The Qabalah is a tradition popular in Western esotericism. It was originally a form of Jewish mysticism, dealing with the idea of God’s power “emanating” into creation in ways detailed in a diagram called the “Tree of Life,” a series of ten spheres (called “sephiroth”) that represent various concepts: they are arranged descending toward the sphere representing the physical universe. During the Renaissance, Hebrew Qabalah became an influence on Western Hermeticism, occultism, and “magick.” Ideas derived from the Hebrew system became combined with other esoteric ideas like astrology and tarot. Later occultists, including members of the Hermetic Order of the Golden Dawn, of which W.B. Yeats was a member, engaged in “magical” practices that drew upon Qabalah, such as imagining spheres of light on the body corresponding to the sephiroth.
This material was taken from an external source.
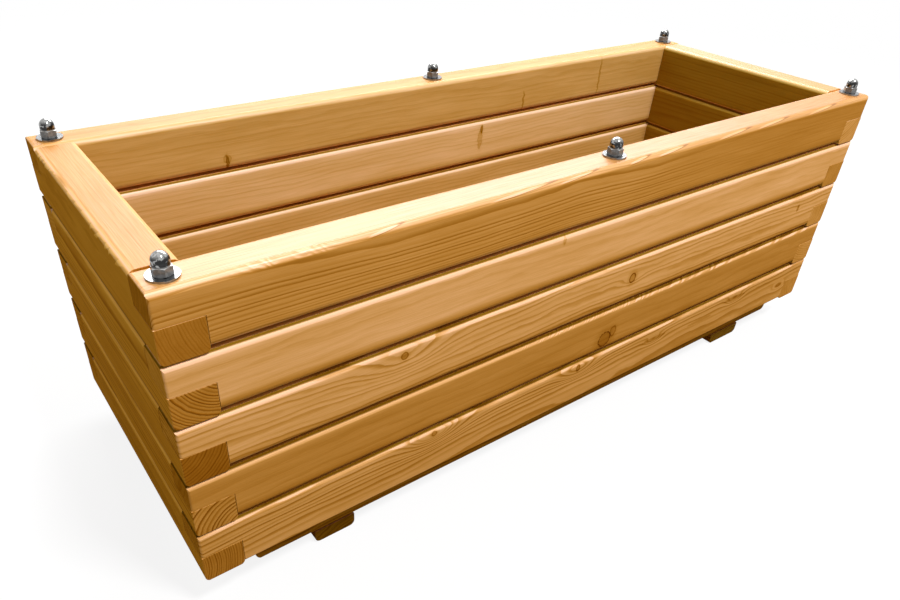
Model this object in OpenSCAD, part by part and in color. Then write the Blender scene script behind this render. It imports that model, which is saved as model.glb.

So what does any of this have to do with Finnegans Wake? There are several references to Qabalah and other occult topics in the novel, which Joyce likely learned about through his interest in Theosophy, a spiritual movement that blended a number of different beliefs and practices from all around the world. After losing faith in Catholicism, Joyce investigated other spiritual traditions like this, before more or less rejecting most of supernaturalism. I qualify that last sentence because the issue of what exactly Joyce personally believed, at various points in his life, is complicated, but we can be confident from his mocking references to Theosophy in Ulysses that by the time he wrote that novel, he did not accept it and found it at least kind of silly.

The most major Qabalistic reference in Finnegans Wake is the list of ten syllables running down page 308 in II.2, which I have discussed here.

This post will muse a little more about the relationship between Qabalah and the Wake, and I will even suggest that the Wake could function like a Qabalistic classification system and could be the basis of practices that are enriching to an individual. Belief in the supernatural is not necessary to view the Wake this way or to use these practices.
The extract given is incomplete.